Take deleting a file in file manager as an example. First you have to select the file, then go to a different part of the screen and press a spatially unrelated button (the trashcan). Why isn't [delete] on the context menu, right by the affected file, so to speak? Isn't that non-direct, in a way? At the very least the static toolbar takes up precious screen real estate even when not needed.
Before someone complains that the context menu would get too complex, yes it would. Off the top of my head: Replace the textual context menu entries with symbols where established symbols exist and show those in a *circle* around the affected object to minimize stylus/finger travel time. For the more advanced options that require textual descriptions, put those in a third-layer menu (that pops up if you press down on an object even longer).
First, delete is on the context menu, and when using a stylus, I tend to go that way for it. Context menus, as implemented, are somewhat riskier when in finger-mode, so I might slap the toolbar button (or menu + d-pad on the hardware keys, especially when I'm using one hand).
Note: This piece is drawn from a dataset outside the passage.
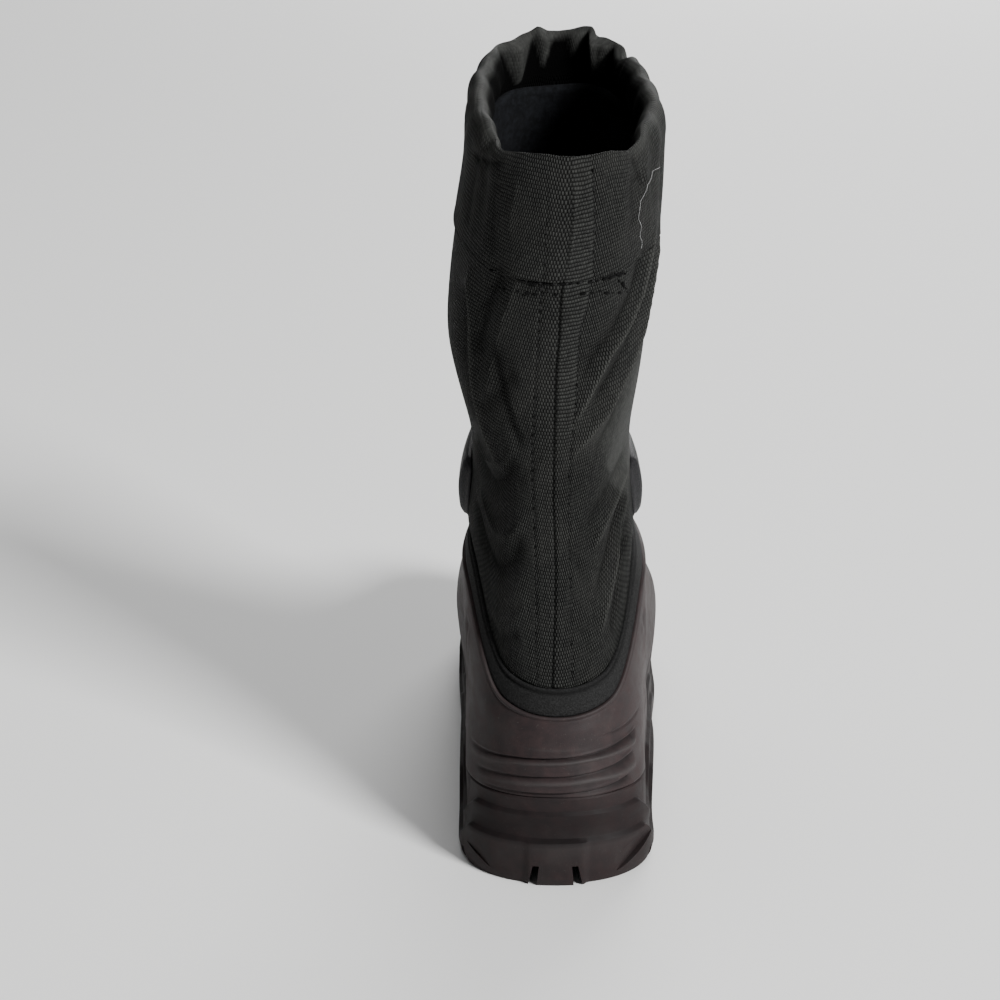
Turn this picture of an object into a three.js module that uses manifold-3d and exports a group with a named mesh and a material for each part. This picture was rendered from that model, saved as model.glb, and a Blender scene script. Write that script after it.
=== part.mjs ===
// Pull-on snow boot for a right foot: a moulded rubber shell on a lugged outsole, and a padded
// nylon shaft with a gathered collar. Millimetres, +Z up, toe towards +Y, outer side towards +X.
import * as THREE from 'three';
import Module from 'manifold-3d';
import { mergeVertices } from 'three/addons/utils/BufferGeometryUtils.js';

const wasm = await Module();
wasm.setup();

// Driving sizes of the foot
const footLength = 271;
const heelWidth = 77;
const waistWidth = 80;
const ballWidth = 95;
const seatHeight = 27; // top of the outsole under the heel
const toeSeatHeight = 28; // the same at the toe
const footbedDip = 9; // how far the footbed sinks between heel and toe
const shellBackHeight = 76; // top edge of the rubber shell at the heel
const shellFrontHeight = 130; // the same at the instep
const toplineRise = 27; // how far that edge arches up beside the ankle

// Driving sizes of the leg
const legWidth = 84;
const legDepth = 136;
const collarBackHeight = 309;
const collarFrontHeight = 334;

// Walls and clearances
const clearance = 0.3; // between pieces that meet
const shellWall = 3;
const cupWall = 2.5; // outsole wall round the foot of the shell
const bindingHeight = 12;
const bindingWall = 2.4;
const overlap = 1; // how far each piece stands back from the one below it
const shaftWall = 5.5; // nylon, padding and lining
const cuffWall = 2.6; // unlined nylon above the seam
const cuffStep = 0.8; // the cuff laps over the shaft at the seam
const rollWall = 11; // gathered hem round the drawcord
const rollRise = 12; // height of the rounded rim
const insoleThickness = 4;
const insoleEdge = 1; // rounding of its upper edge
const strapWidth = 33;
const strapThickness = 2.6;
const strapRise = 6; // lift of the strap over the instep
const strapGap = 9; // from the binding to the strap's lower edge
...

Better finger-mode context menus would be nice; although the implementation can't simply be to replace all popup menus, it could hopefully be patterned closely enough to permit easy conversion (where existing menu items are suitable).

Can one test-drive these alternate input methods somewhere?
The only alternate (latin-centric) input method implementation I'm aware of is QwikScript, but any method with open-source implementations could be ported to Maemo... Some of them have Java and similar online tech demos.